Kemet Corp., a maker of electrical parts used in cell phones and computers, reported December 18 it would cut 1,600 jobs as a result of a downturn in demand for electronics. The Greenville, South Carolina-based company said it would cut 600 staff in the US and 1,000 in Mexico.
Montreal-based Alcan, Inc., the world second-largest aluminum producer, reported Wednesday it will close three plants in North America, including a foil plant in St-Laurent, Quebec, a packaging plant in Toronto and a food flexible plant in Carson, California. The closures will result in a total of 90 layoffs. Alcan expects to sell its extrusion operations in Thailand and Malaysia before the end of the first quarter of 2002, shedding 460 jobs.

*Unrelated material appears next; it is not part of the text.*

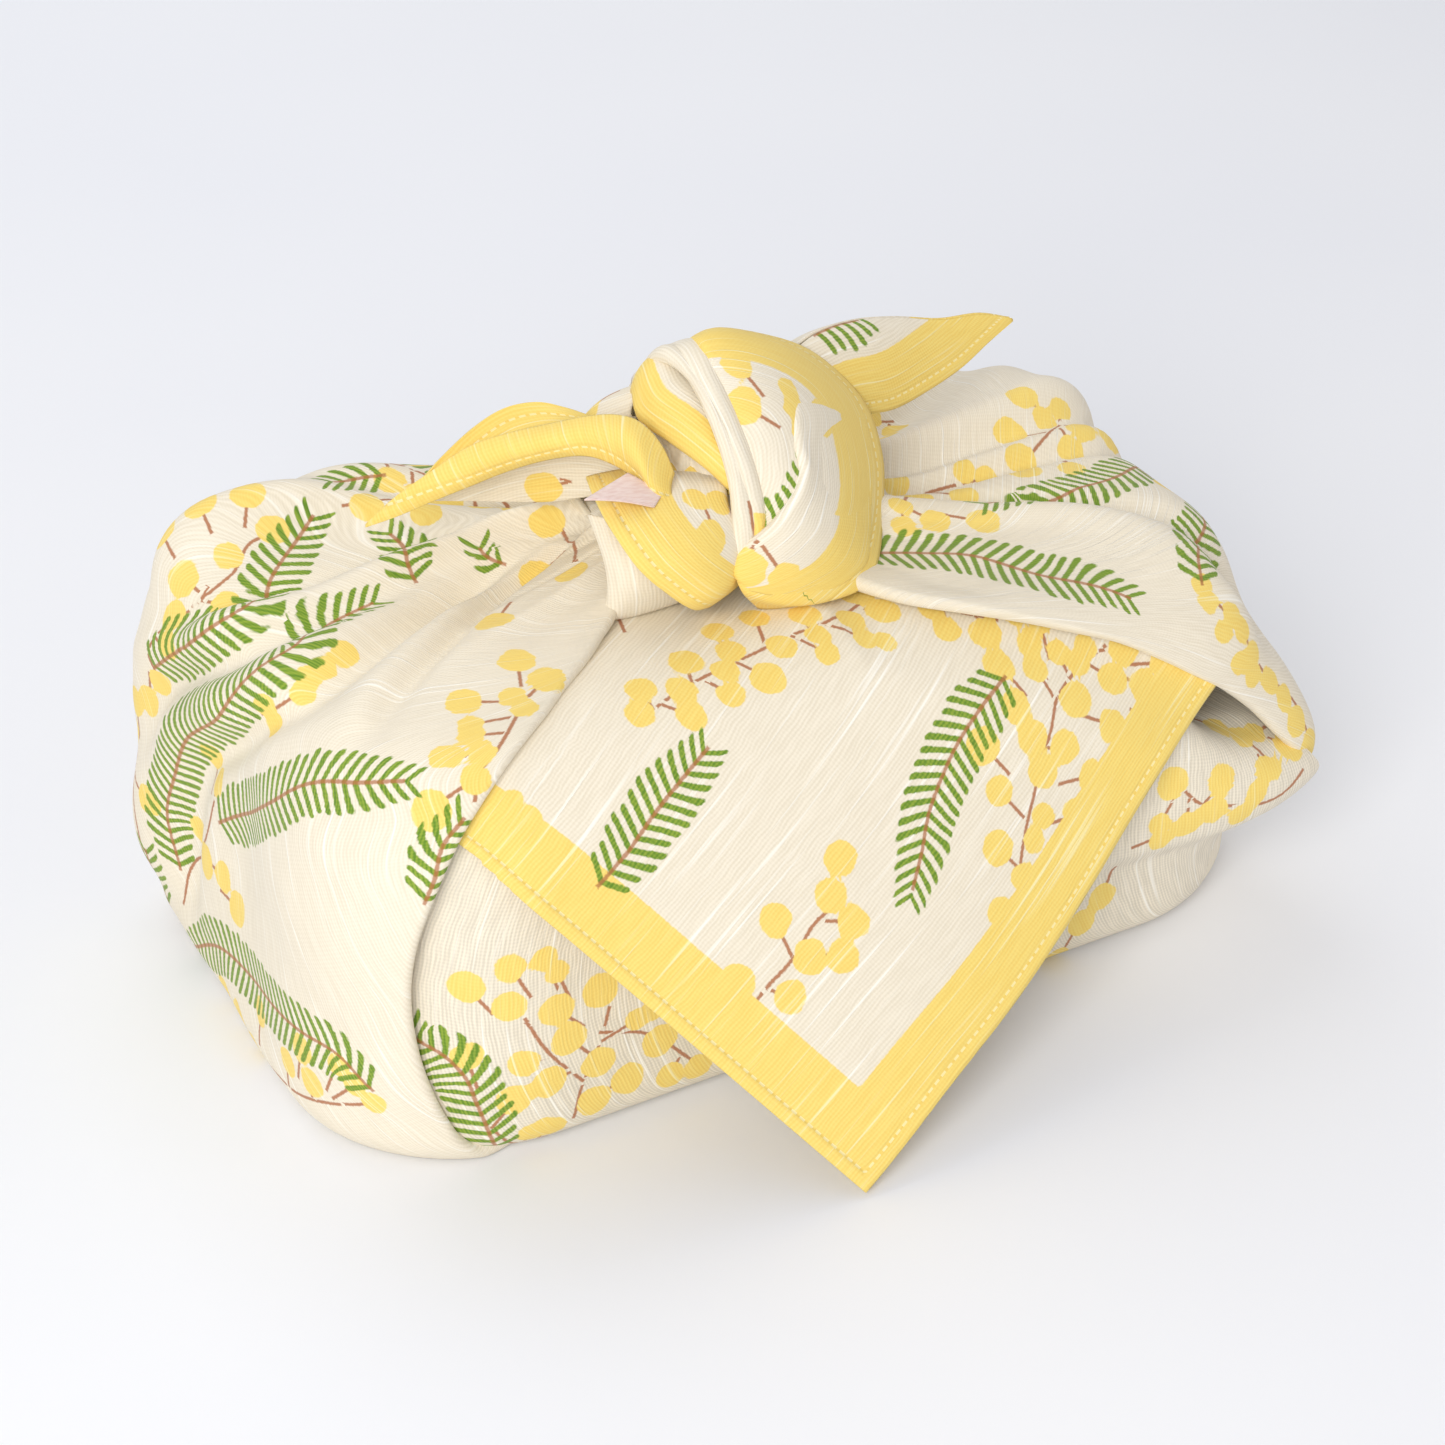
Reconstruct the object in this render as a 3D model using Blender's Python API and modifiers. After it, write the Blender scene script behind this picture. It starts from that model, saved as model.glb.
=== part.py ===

FleetBoston Financial Corp. said Wednesday it is laying off 700 employees. The Boston-based banking company will also take $650 million in charges for the job cuts, investments gone bad, and exposure to the Argentine financial crisis.
Random House, the biggest publisher of general-interest books, has begun a round of layoffs to cut costs in response to a downturn in book sales. Over the last two weeks, three of the company’s publishing houses—Doubleday, Broadway, Ballantine and Bantam Dell—have laid off about a dozen staff members. Additional layoffs are expected in the company’s other publishing divisions.
After more than a century in business, LTV Corporation will shut its doors unless a government-backed loan comes through at the last minute. LTV, one of the nation’s largest steelmakers, earlier this month put its mills on what is called “hot idle,” which would allow them to be restarted quickly if necessary.
If the financial rescue package does not materialize, the company will ask the bankruptcy judge to end its labor contract. A shutdown would leave about 70,000 retirees and recent employees with reduced pensions and health care benefits or none at all. Under pressure from creditors, more and more companies are liquidating in bankruptcy and leaving their workforces to pay the price in lost jobs, retirement and other benefits.